A safer approach is sequential reconnection with verification after each step. Compare:
next 90 days of availability
reservation count by property
blocked dates
nightly rates on representative dates
cleaning fee and tax display
guest messaging behavior for new bookings or modifications
Airbnb, Vrbo, and Booking.com do not all behave the same way. Booking.com, in particular, can expose weak configuration quickly because pricing, restrictions, and content dependencies are less forgiving.
Once the data is imported, test workflows, not just records.
I would run at least these checks:
create a test direct booking if the platform allows it
modify a reservation and confirm downstream updates
cancel a test reservation and inspect calendar behavior
verify pre-arrival and post-booking automation timing
check tax totals on a sample booking from each major source
confirm cleaner or task notifications for a departure
review owner-facing statements if you manage on behalf of owners
A migration is only finished when business events behave correctly.
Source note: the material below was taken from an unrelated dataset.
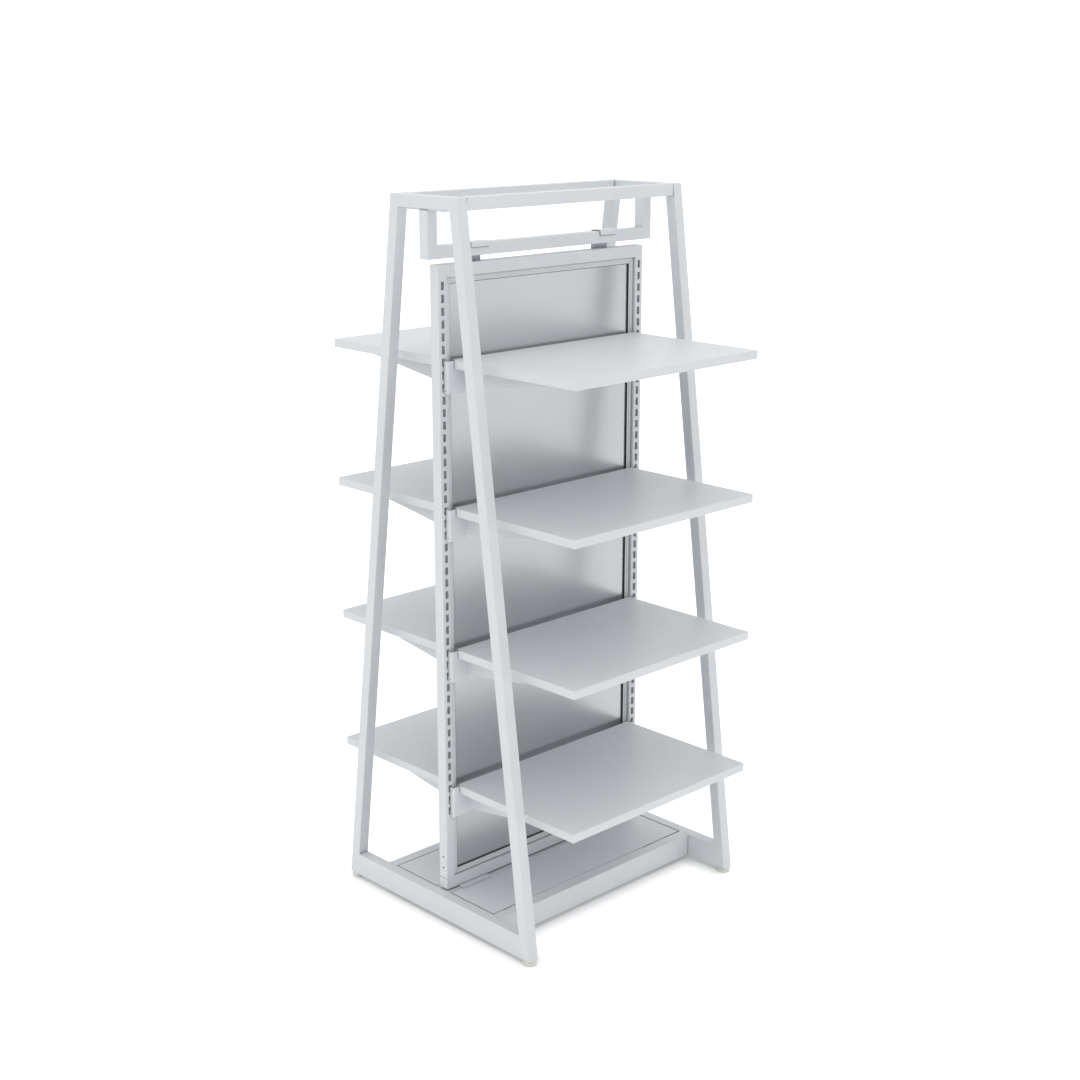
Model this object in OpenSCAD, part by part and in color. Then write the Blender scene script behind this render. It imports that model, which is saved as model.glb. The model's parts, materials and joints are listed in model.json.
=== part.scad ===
// Double-sided gondola shelving unit: an A-shaped frame of square tube with a slotted centre panel
// frame, four trays on each side, a low plinth, a hanger bar and levelling feet.
// Origin on the floor under the middle. +X along the trays, -Y to the front, +Z up. Millimetres.

/* [Overall] */
// Outer length over the two end frames
unit_l = 630; // [580:10:1000]
// Height of the top rectangle above the floor
unit_h = 1515; // [1480:5:1600]
// Outer depth of an end frame at the top
top_d = 195; // [160:5:260]
// Outer depth of an end frame at the bottom of its legs
foot_d = 580; // [520:10:640]

/* [Tube] */
// Side of the square frame tube
tube = 25; // [22:1:30]
// Wall of every tube
wall = 1.5; // [1.2:0.1:2]
// Height of the tall tube of the end frames' bottom rails and of the plinth
tall = 50; // [40:1:51]

/* [Panel frame] */
// Width of a slotted upright along X
upright_w = 22; // [20:1:24]
// Height of the panel frame's foot above the floor
panel_z0 = 63; // [61:1:66]
// Height of the panel frame's top above the floor
panel_z1 = 1382; // [1370:1:1385]
// Thickness of the panel sheet
panel_t = 3; // [2:0.5:4]
// Width of a trim bead
bead_w = 12.5; // [11:0.5:14]
// Height of a screw hole row above the bottom of an upright
grub_z = 22.5; // [18:0.5:25]

/* [Slots] */
// Spacing of the slots
pitch = 25; // [25:1:25]
// Number of slots in a row
slot_n = 45; // [45:1:47]
// Height of the centre of the top slot
slot_top_z = 1342; // [1342:1:1344]
// Height of a slot
slot_h = 16; // [15.5:0.5:17]
// Width of a slot
slot_w = 8; // [7:0.5:9]

/* [Shelves] */
// Number of trays on each side
levels = 4; // [1:1:4]
// Height of the lowest tray's top
shelf_z0 = 297; // [297:1:299]
// Slots between one tray and the next
shelf_pitches = 12; // [12:1:12]
// Length of a tray
tray_l = 524; // [500:1:530]
// Distance from the unit's middle to a tray's outer edge
tray_out = 360; // [340:5:380]
// Height of a tray's folded edge
tray_h = 18; // [16:1:24]
// Thickness of the tray sheet
sheet = 1.2; // [1:0.1:1.5]

/* [Plinth] */
// Distance from the unit's middle to the plinth's front face
plinth_out = 182; // [170:1:200]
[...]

When vendor migration help is worth paying for
Paid migration support is worth serious consideration when you have complex owner accounting, many future reservations, multi-unit inventory structures, or a team that cannot tolerate operational ambiguity. It is also worth paying for when the outgoing system exports poorly.
That said, vendor migration support is not magic. Good migration teams accelerate mapping and reduce manual re-entry. They do not eliminate the need for your validation. No onboarding manager knows your portfolio as well as you do, and none of them will care about one misclassified owner block as much as you will when it becomes a guest complaint.
Final opinion: migrate conservatively, not optimistically
The best PMS migrations are a little boring. That is a compliment.
No dramatic cutover. No “we'll clean it later.” No faith-based assumption that the vendor handled the weird edge cases. Just disciplined exports, clean mapping, controlled imports, parallel checks, and a refusal to declare victory too early.
That approach may feel slower, but it is usually faster than repairing a migration that looked finished on day one and started leaking revenue on day five.